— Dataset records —
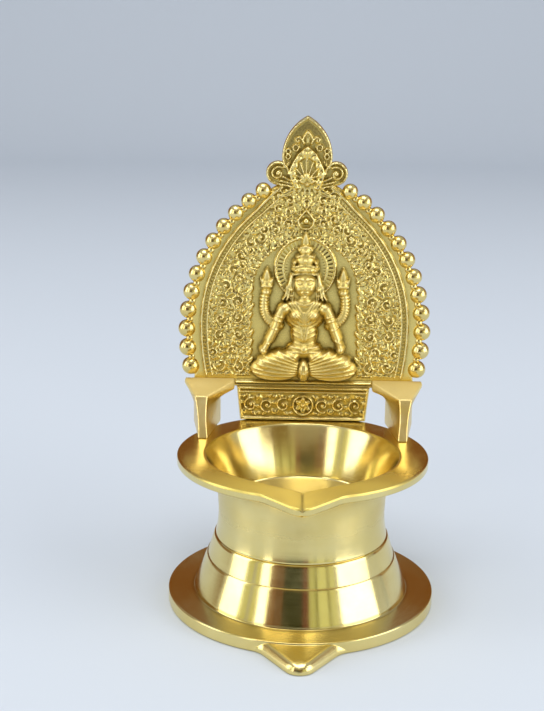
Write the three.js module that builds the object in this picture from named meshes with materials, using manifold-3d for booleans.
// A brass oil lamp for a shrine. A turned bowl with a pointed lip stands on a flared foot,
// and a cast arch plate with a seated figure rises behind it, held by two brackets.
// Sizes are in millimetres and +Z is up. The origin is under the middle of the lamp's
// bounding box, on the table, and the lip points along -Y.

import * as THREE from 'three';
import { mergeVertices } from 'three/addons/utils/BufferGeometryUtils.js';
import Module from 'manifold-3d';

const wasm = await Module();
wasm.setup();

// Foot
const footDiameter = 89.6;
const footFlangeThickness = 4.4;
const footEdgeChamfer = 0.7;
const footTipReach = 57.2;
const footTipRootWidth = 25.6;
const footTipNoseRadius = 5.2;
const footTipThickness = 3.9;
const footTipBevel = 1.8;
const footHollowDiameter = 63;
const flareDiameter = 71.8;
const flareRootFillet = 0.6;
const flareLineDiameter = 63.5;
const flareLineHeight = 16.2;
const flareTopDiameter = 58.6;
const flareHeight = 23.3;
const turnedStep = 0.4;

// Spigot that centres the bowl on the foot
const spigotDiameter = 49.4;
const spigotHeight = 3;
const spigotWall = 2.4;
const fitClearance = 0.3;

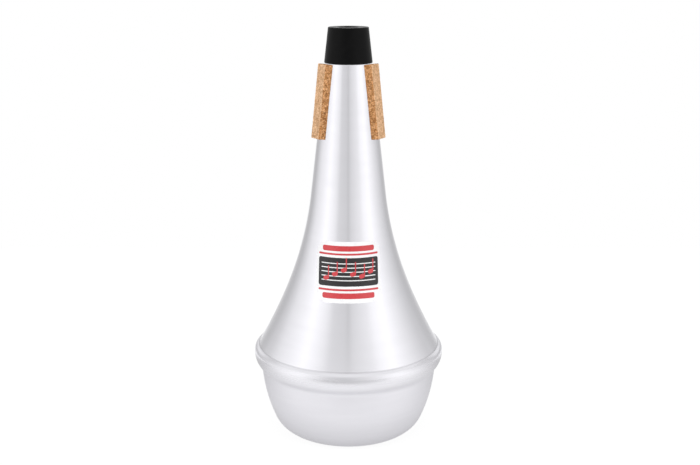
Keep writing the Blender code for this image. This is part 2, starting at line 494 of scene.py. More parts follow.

— Given request —
Restate the records, all of them, precisely as written.

— Completed task —
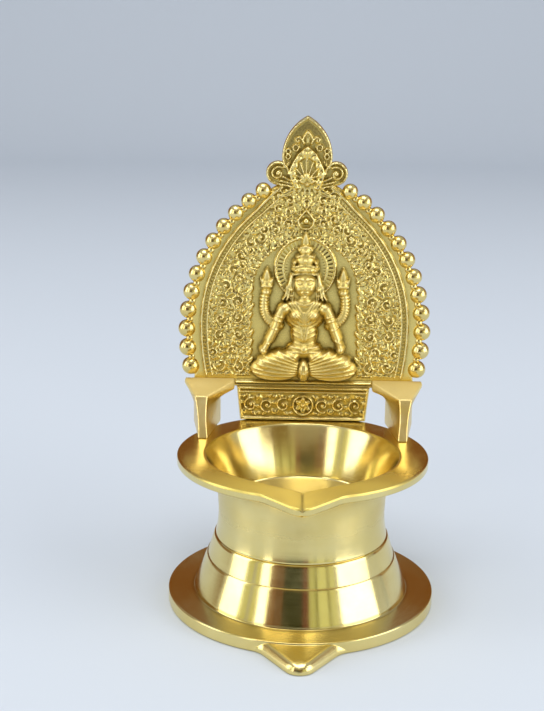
Write the three.js module that builds the object in this picture from named meshes with materials, using manifold-3d for booleans.
// A brass oil lamp for a shrine. A turned bowl with a pointed lip stands on a flared foot,
// and a cast arch plate with a seated figure rises behind it, held by two brackets.
// Sizes are in millimetres and +Z is up. The origin is under the middle of the lamp's
// bounding box, on the table, and the lip points along -Y.

import * as THREE from 'three';
import { mergeVertices } from 'three/addons/utils/BufferGeometryUtils.js';
import Module from 'manifold-3d';

const wasm = await Module();
wasm.setup();

// Foot
const footDiameter = 89.6;
const footFlangeThickness = 4.4;
const footEdgeChamfer = 0.7;
const footTipReach = 57.2;
const footTipRootWidth = 25.6;
const footTipNoseRadius = 5.2;
const footTipThickness = 3.9;
const footTipBevel = 1.8;
const footHollowDiameter = 63;
const flareDiameter = 71.8;
const flareRootFillet = 0.6;
const flareLineDiameter = 63.5;
const flareLineHeight = 16.2;
const flareTopDiameter = 58.6;
const flareHeight = 23.3;
const turnedStep = 0.4;

// Spigot that centres the bowl on the foot
const spigotDiameter = 49.4;
const spigotHeight = 3;
const spigotWall = 2.4;
const fitClearance = 0.3;

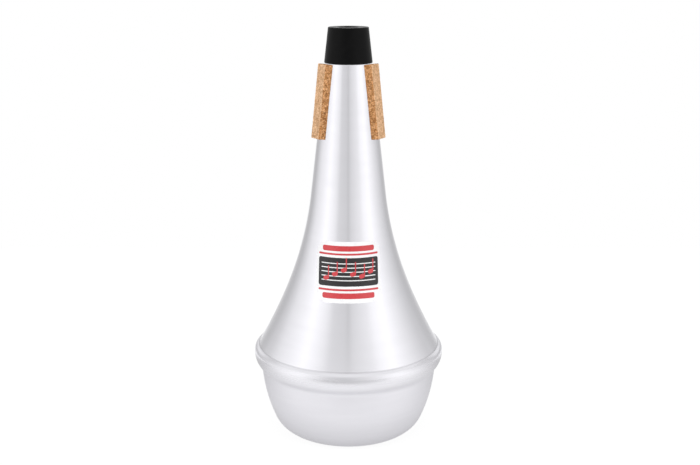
Keep writing the Blender code for this image. This is part 2, starting at line 494 of scene.py. More parts follow.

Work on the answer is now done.